Evaluating Your Cult Involvement

Reviewing your recruitment:

  1. What was going on in your life at the time you joined the group or met the person who became your abusive partner?
  2. How and where were you approached?
  3. What first interested you in the group or leader?
  4. How were you misled during recruitment?
  5. What did the group or leader promise you? Did you ever get it?
  6. What didn't they tell you that might have influenced you not to join had you known?
  7. Why did the group or leader want you?

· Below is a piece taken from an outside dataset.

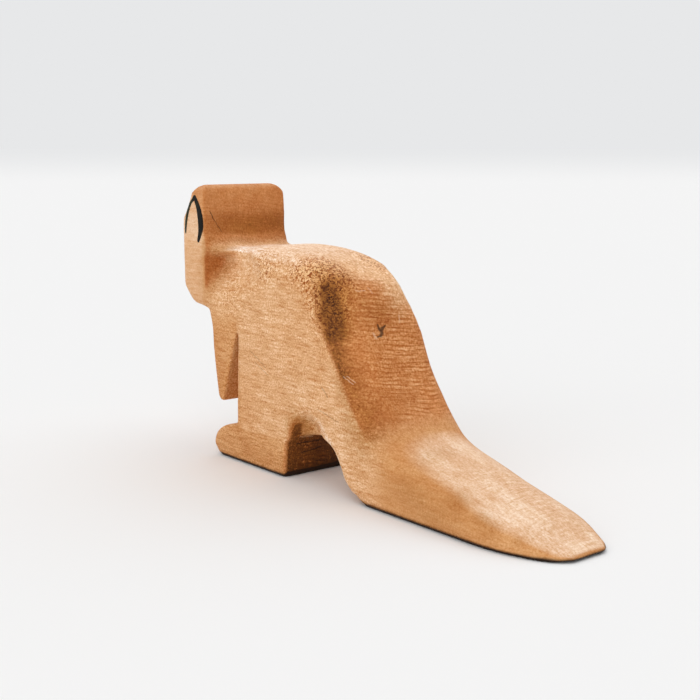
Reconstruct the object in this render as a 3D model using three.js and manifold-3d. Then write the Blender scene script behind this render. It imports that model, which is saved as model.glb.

Understanding the psychological manipulation used in your group:

  1. Which controlling techniques were used by your group or leader: chanting, meditation, sleep deprivation, isolation, drugs, hypnosis, criticism, fear? List each technique and how it served the group's purpose.
  2. What was the most effective? the least effective?
  3. What technique are you still using that is hard to give up? Are you able to see any effects on you when you practice these?
  4. What are the group's beliefs and values? How did they come to be your beliefs and values?

Examining your doubts:

  1. What are your doubts about the group or leader now?
  2. Do you still believe the group or leader has all or some of the answers?
  3. Are you still afraid to encounter your leader or group members on the street?
  4. Do you ever think of going back? What is going on in your mind when this happens?
  5. Do you believe your group or leader has any supernatural or spiritual power to harm you in any way?
  6. Do you believe you are cursed by God for having left the group?